- tim tvone
Ban Serep
Berbeda dengan sistem parlementer, wakil presiden dalam sistem presidensial adalah sosok yang harus menyingkir ketika presiden ada. Presiden ibarat matahari, kita tak pernah bicara ada matahari kembar. Yang ada hanya satelit yang berputar mengelilingi sang pusat: matahari.
Di hadapan pusat: presiden, semua pribadi kuat akhirnya harus meluruh. Jusuf Kalla yang dua kali menjadi wakil presiden, tokoh yang dikenal bekerja cepat dan cermat. Akronim JK sering disebut sebagai: Jalan Keluar. Tokoh kuat ini “hilang” ketika menjadi “orang nomor dua. Wakil presiden lain tentu tak kita harap akan terdengar: Boediono, Ma’ruf Amin atau Megawati (saat jadi pendamping Abdurrahman Wahid).

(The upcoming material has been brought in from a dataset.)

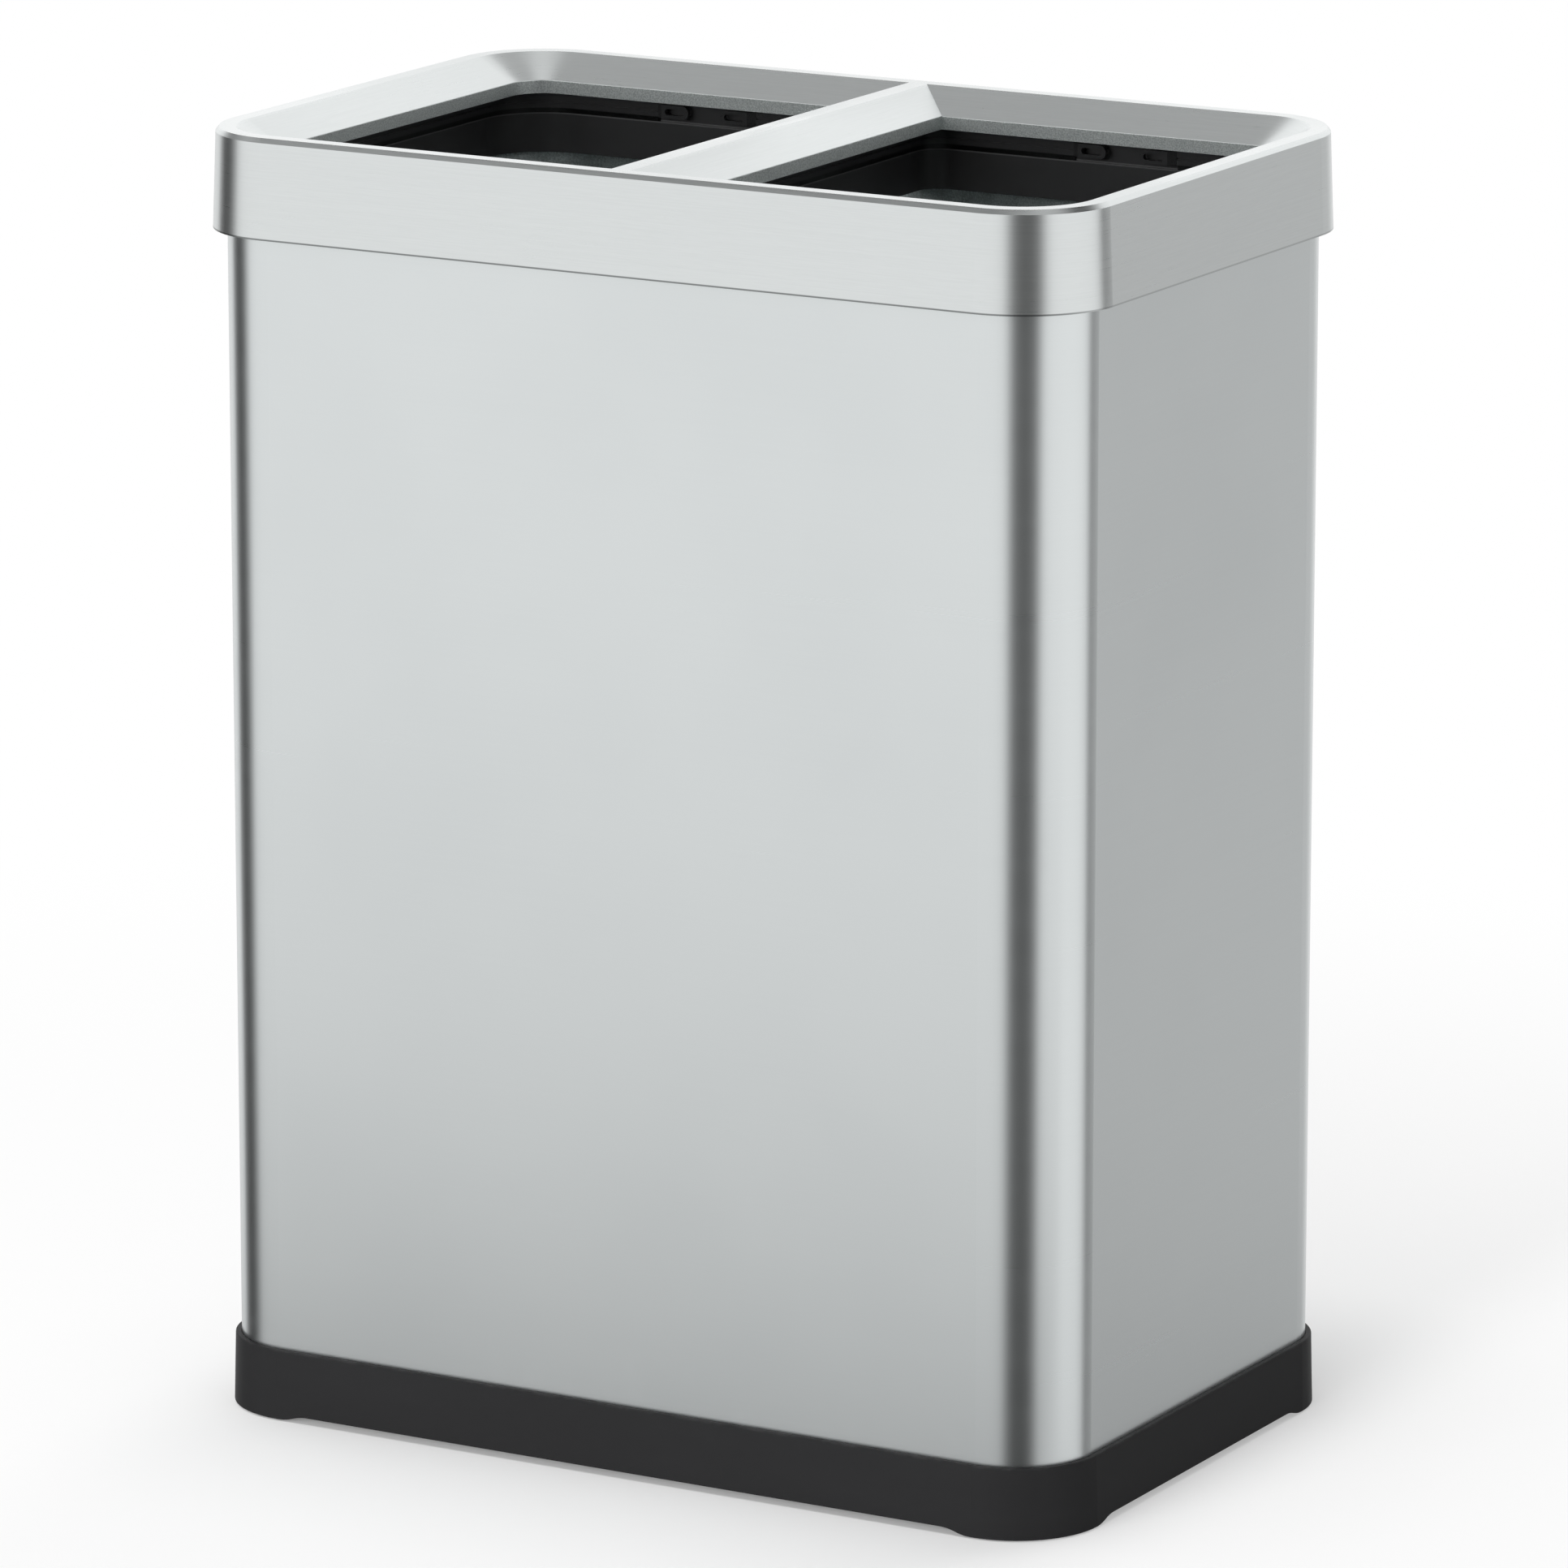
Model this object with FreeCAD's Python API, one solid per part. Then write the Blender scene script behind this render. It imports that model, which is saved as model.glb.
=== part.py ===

Apa boleh buat era kepemimpinan nasional dwi tunggal telah lewat. Kita seperti rindu sebuah zaman ketika dua pribadi yang kuat, dua pemimpin berbeda watak dan keyakinan politik, dua wakil terbaik dari rakyat yang mewakili sekian keragaman suku, adat, bahasa bisa bersatu menjalankan roda pemerintahan tanpa saling meniadakan.
“Hatta dan aku tak pernah ada dalam gelombang yang sama,” ujar Soekarno dalam memoarnya Bung Karno Penyambung Lidah Rakyat. Namun, toh Soekarno tak mau meneken naskah teks proklamasi jika tak bersama Hatta, ia tak ingin membacakannya jika tak ada Bung Hatta di sampingnya.
(Sang Proklamator Bung Karno. Sumber: ANTARA)
Dwi tunggal di hadapan rakyat seperti kekal tanpa cela. Ia menjelma mitos. Ketika rakyat yang di Madiun pada 1948 diberi pilihan akan mengikuti Musso atau Soekarno-Hatta, spontan rakyat mengikuti perintah sang pemimpinnya yang membuat pemberontakan PKI Madiun mudah dipatahkan.
Maka, publik hancur ketika akhirnya Bung Hatta pada 1956 mundur dari jabatan Wakil Presiden yang dijabat sejak Proklamasi Kemerdekaan Indonesia 1945. Saat pengunduran diri, Bung Hatta menyebut ingin memberi kesempatan kepada Soekarno untuk membuktikan ia dapat membawa Indonesia mencapai kemajuan.